Although most of the structures in the neck receive tolerated doses in WNI, it is prudent to limit the dose to this area if oncologic outcomes are not compromised. A recent study showed a dose-response curve demonstrating an increased chance of development of hypothyroidism.[22] Furthermore, limiting dose to this area may prevent intima media thickening,[23] esophagitis, and pulmonary apical fibrosis in this subset of patients. In the studies included in this review, two studies showed no significant difference in the rates of acute and late effects, except more patients had lower neck dermatitis, skin atrophy, and lung apex fibrosis in the WNI group.[13,14] One study reported that three patients had cranial neuropathy and one patient had unilateral laryngeal nerve palsy in the WNI group.[15]

With the advent of modern imaging, the staging of NPC has evolved from mere clinical palpation to image-guided staging. CT scan is not able to predict and differentiate primary tumor from RP nodes; the advantage of MRI is that it can delineate these nodes specifically. RP lymph node involvement may be present in 86.4% of patients when staged using MRI.[21] The presence of positive RP nodes has prognostic implications. In the sixth edition of the AJCC/UICC staging system, the presence of positive RP nodes was staged as N0, but most studies have shown that a positive RP node behaves like N1 disease. For this reason, in the seventh edition of the AJCC/UICC staging system, disease with positive RP node was considered N1 disease. All of the studies included in this review were staged according to the sixth edition staging classification. As such, it is possible that some of the patients may have been RP node–positive. This further supports our hypothesis that radiation to one or two lymph nodes beyond the affected echelon may be adequate as ENI.

The use of cisplatin-based chemotherapy has been a standard in locally advanced NPC as concurrent treatment with radiation with or without neoadjuvant or adjuvant chemotherapy. Cisplatin has been shown to increase local control and overall survival.[3,4] Only 33% of patients included in the review (n = 509) received some form of chemotherapy as concurrent, neoadjuvant, or adjuvant therapy. Given that only 33% of patients received chemotherapy, in the absence of subset analysis, it may be reasonable to conclude that chemotherapy did not compensate for the lack of WNI therapy to address possible microscopic disease. The 5-year survival rates of the patients, regardless of whether or not chemotherapy was given, approached the survival rates of landmark trials. This could be because high tumor stage is related to a local problem, whereas distant metastasis is related to nodal burden.

A major limitation of this review is that most of the studies are retrospective. This reflects the fact that there is a low incidence of node-negative NPC compared with node-positive NPC, as well as the lack of randomized controlled trials in node-negative NPC. Another limitation is the heterogeneity of the patients; both node-negative and RP node–positive patients were included, and the latter are considered to have N1 disease in the latest staging system.

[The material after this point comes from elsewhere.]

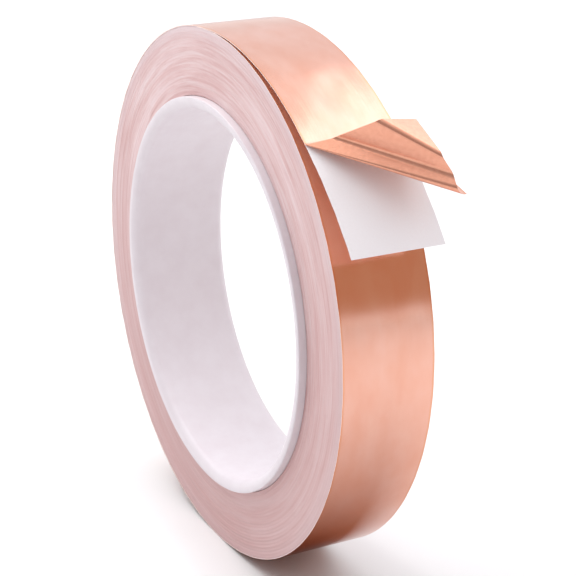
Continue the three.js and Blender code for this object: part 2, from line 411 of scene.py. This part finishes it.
def release_liner(name, pale, deep):
    """Smooth coated paper with a soft fibre mottle, between two tones."""
    nodes = material_nodes(name)
    place = strip_place(nodes)
    fibres = nodes.noise(nodes.scaled(place, (2.5, 2.5, 1.0)), detail=6, roughness=0.65)
    clouds = nodes.noise(nodes.scaled(place, (0.15, 0.15, 1.0)), detail=2)
    colour = nodes.mix(nodes.rescale(fibres, 0.35, 0.65, 0.0, 1.0), pale, deep)
    colour = nodes.mix(nodes.rescale(clouds, 0.4, 0.7, 0.0, 0.35), colour, deep)
    roughness = nodes.rescale(fibres, 0.3, 0.7, 0.38, 0.5)
    normal = nodes.bump(fibres, 0.00002, 0.4)
    return nodes.finish(Base_Color=colour, Roughness=roughness, Normal=normal)


def polar_place(nodes):
    """(distance from the roll's axis in mm, a vector that turns with the angle)."""
    from_centre = nodes.vector_math("SUBTRACT", object_place(nodes), tuple(ROLL_CENTRE))
    flat = nodes.scaled(from_centre, (1 / MM, 0.0, 1 / MM))
    radius = nodes.vector_math("LENGTH", flat, output="Value")
    return radius, nodes.vector_math("NORMALIZE", flat)


def streaks(nodes, radius, facing, per_mm, turns):
    """Noise in rings: it changes fast with the radius and slowly round the roll."""
    around = nodes.scaled(facing, (turns, 0.0, turns))
    ring = nodes.add("CombineXYZ", {1: nodes.math("MULTIPLY", radius, per_mm)}).outputs[0]
    return nodes.noise(nodes.vector_math("ADD", around, ring), detail=4, roughness=0.6)


def wound_side():
    """The side of the winding: many foil and paper edges, pink with pale rings. The last laps are
    greyer, and painted shade makes the pink deeper towards the floor."""
    broad_rings = [(0.34, (0.67, 0.42, 0.41)), (0.5, (0.73, 0.50, 0.49)), (0.66, (0.79, 0.60, 0.60))]
    pale_ring, dark_ring, blotch = (0.82, 0.70, 0.70), (0.58, 0.33, 0.32), (0.62, 0.39, 0.38)
    last_laps, shade_near_floor = (0.74, 0.62, 0.64), (0.54, 0.32, 0.31)
    nodes = material_nodes("wound_side")
    radius, facing = polar_place(nodes)
    broad = streaks(nodes, radius, facing, 0.35, 1.6)
    fine = streaks(nodes, radius, facing, 2.2, 3.5)
    blotches = streaks(nodes, radius, facing, 0.8, 14.0)
    colour = nodes.ramp(broad, broad_rings)
    colour = nodes.mix(nodes.rescale(fine, 0.45, 0.72, 0.0, 0.6), colour, pale_ring)
    colour = nodes.mix(nodes.rescale(fine, 0.45, 0.25, 0.0, 0.5), colour, dark_ring)
    colour = nodes.mix(nodes.rescale(blotches, 0.55, 0.8, 0.0, 0.35), colour, blotch)
    outer = nodes.rescale(radius, ROLL_RADIUS - 3.2, ROLL_RADIUS - 0.6, 0.0, 0.5)
    colour = nodes.mix(outer, colour, last_laps)
    height = nodes.part_of(facing, 2)
    # Painted shade: the pink is deeper towards the floor.
    colour = nodes.mix(nodes.rescale(height, 0.7, -0.9, 0.0, 0.7), colour, shade_near_floor)
    normal = nodes.bump(fine, 0.00006, 0.35)
    return nodes.finish(
        Base_Color=colour, Metallic=0.25, Roughness=0.42, Anisotropic=0.6, Normal=normal
    )


def core_plastic():
    """The core: satin white, with faint rings on its ends and a soft mottle."""
    pale, deep, ring_tone = (0.77, 0.71, 0.74), (0.74, 0.67, 0.70), (0.69, 0.61, 0.64)
    nodes = material_nodes("core")
    radius, facing = polar_place(nodes)
    rings = streaks(nodes, radius, facing, 3.0, 2.0)
    place = nodes.scaled(object_place(nodes), (220.0, 220.0, 220.0))
    mottle = nodes.noise(place, detail=4, roughness=0.6)
    colour = nodes.mix(nodes.rescale(mottle, 0.35, 0.7, 0.0, 1.0), pale, deep)
    colour = nodes.mix(nodes.rescale(rings, 0.5, 0.8, 0.0, 0.3), colour, ring_tone)
    roughness = nodes.rescale(mottle, 0.3, 0.7, 0.36, 0.48)
    normal = nodes.bump(mottle, 0.00004, 0.4)
    return nodes.finish(Base_Color=colour, Roughness=roughness, Normal=normal)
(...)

Because of the scarcity of data from randomized controlled trials, there is a need for more randomized clinical trials; these trials should stratify between N0 and RP node–positive disease. There is also a need to include late effects, such as neck fibrosis and thyroid function, as secondary outcomes. It must be noted that one study was excluded as a result of the lack of an English version of the full text, which prevented the reviewer from adequate critical appraisal of the article.[12] Although excluded, the results of this study paralleled those of the five included studies and would not affect the overall conclusion of the review if included in the analysis.

In conclusion, in node-negative or limited RP node–positive NPC, the current evidence demonstrates the possibility of treating only the upper neck (levels II, III, and VA) without compromising nodal control, distant metastasis, and overall survival. Because of a lack of data, more randomized controlled trials are warranted in this subset of patients.